Secondly, because the Treasury is bereft of dollars, which is the case, more often than not in general, to service Sri Lanka’s huge foreign debt, the required dollars are purchased from CBSL’s foreign reserves and not from the foreign exchange market, in order to prevent further depreciating pressure on the rupee. However, if the rupee is weak, more rupees will be needed to buy the required dollars, thereby increasing the government’s rupee debt, while at the same time causing upward pressure on local interest rates due to demand.

Therefore, in Sri Lanka’s case in particular, due to the paucity of exports and foreign direct investments, the movement of foreign investments in the T-Bill and T-Bond market, plays a key role in determining the fate of the rupee.
For instance, in May 2013, when the then Federal Reserve System ((Fed.) US Central Bank Chairman Ben Bernanke announced the possibility of the Fed. Stopping its bond buying programme amounting to some $ 85 billion (more than the size of Sri Lanka’s $ 82.3 billion economy) monthly, in stages, by September 2013, the rupee took a massive hit due to the withdrawal of foreign funds from the T-Bill and T-Bond market, to US. markets on the impression that that would cause a hike in US interest rates.

This may have been a contributory factor leading to Rajapaksa’s polls defeat a few months later, on 8 January 2015. Similarly, when around September 2014 it was made known that Rajapaksa was going for a snap presidential election, such foreign exits from the T-Bond and T-Bill market once more took place.
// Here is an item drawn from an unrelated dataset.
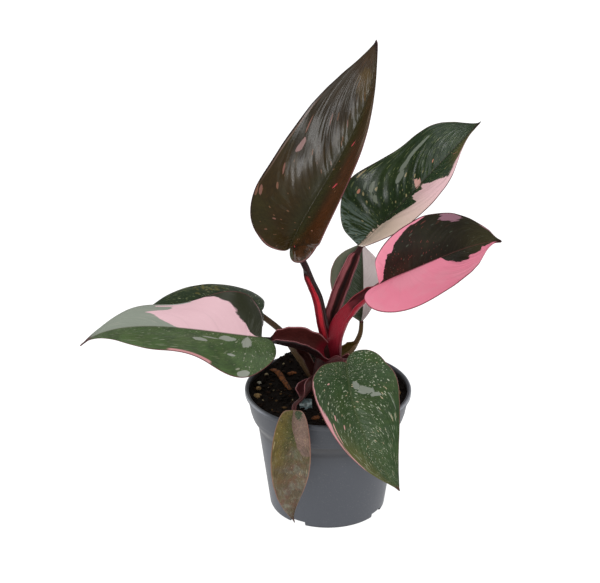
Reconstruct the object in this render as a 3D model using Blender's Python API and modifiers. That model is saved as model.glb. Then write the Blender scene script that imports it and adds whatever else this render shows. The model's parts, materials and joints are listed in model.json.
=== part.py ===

Another recourse which governments adopt to prevent depreciation of the rupee in such instances is to drawdown from its foreign reserves by selling dollars at discounted prices to buying banks. But such an action is unsustainable.
Therefore, in order to once more attract foreign investments to the T-Bill and T-Bond market, in order to prevent such a calamity, CBSL may be compelled to raise its policy rates steeply in the near future.

3 Responses to “T-Bill, T-Bond market outflow, tip of the iceberg Rupee and interest rates in peril”

  1. Dilrook Says:

    Only fools will invest in Sri Lanka given the massive central bank bond fraud, limitless foreign borrowing and collapsing exports. VAT has suppressed demand for most goods and services. Foreign investors will lose the value of their investment in no time.

    However, raising policy rates is not the solution. They must be kept as low as possible while fixing the other issues including the fraud and those who were party to it.

    Most of Sri Lanka’s economic problems can be traced to insane borrowing with little use since 2010 amounting to $45 billion as of today. Our foreign borrowings were just $18 billion in 2009. Increasing total foreign borrowings balance 3.5 times within 7 years is disastrous. There is no easy way out of this.

  2. Ananda-USA Says:

    Yes, Dilrook.

    The current climate of barefaced thefts and financial bungling by the Yamapalanaya govt should give pause to even the most patriotic of investors.

    In fact, I was on the verge of making major new investments in Sri Lanka before the MR/UPFA government fell. Since then, I have severely scaled back my investments to less than 10% of what I had planned.

    Only my charitable contributions to help poor rural families and disabled war veterans has not been reduced, because they have to be ustained until another patriotic and efficient government that is motivated to help them is elected to power.

  3. Dilrook Says:

    @Ananda

    Wise move. The more forex these crooks have at their disposal, the more disasters they will do. The 2017 budget triples president’s and PM’s allocation while severely cutting education allocation. Just a month to the next budget, a supplementary budget for 2016 has been presented! The scale of plunder is unbelievable.

    While blaming Mahinda for most foreign borrowings his courage to avoid irresponsible election promises must be commended. He could have easily won the election promising 10,000 rupee salary hike for all government servants as Sirisena did. But it costs $1 billon a year.

    A real danger is ‘mad man’ conduct of most ministers. Knowing they have come to the end, they will go on a fraud spree amassing as much money as possible.

    Now UNPers demand Sirisena’s blood not knowing who holds power. Sirisena can takeover all ministries in one stroke and change the PM. The new PM will run his own FCID which will grill half the UNP including Ranil and wife (the new UNP trend of grilling family members of Opposition MPs).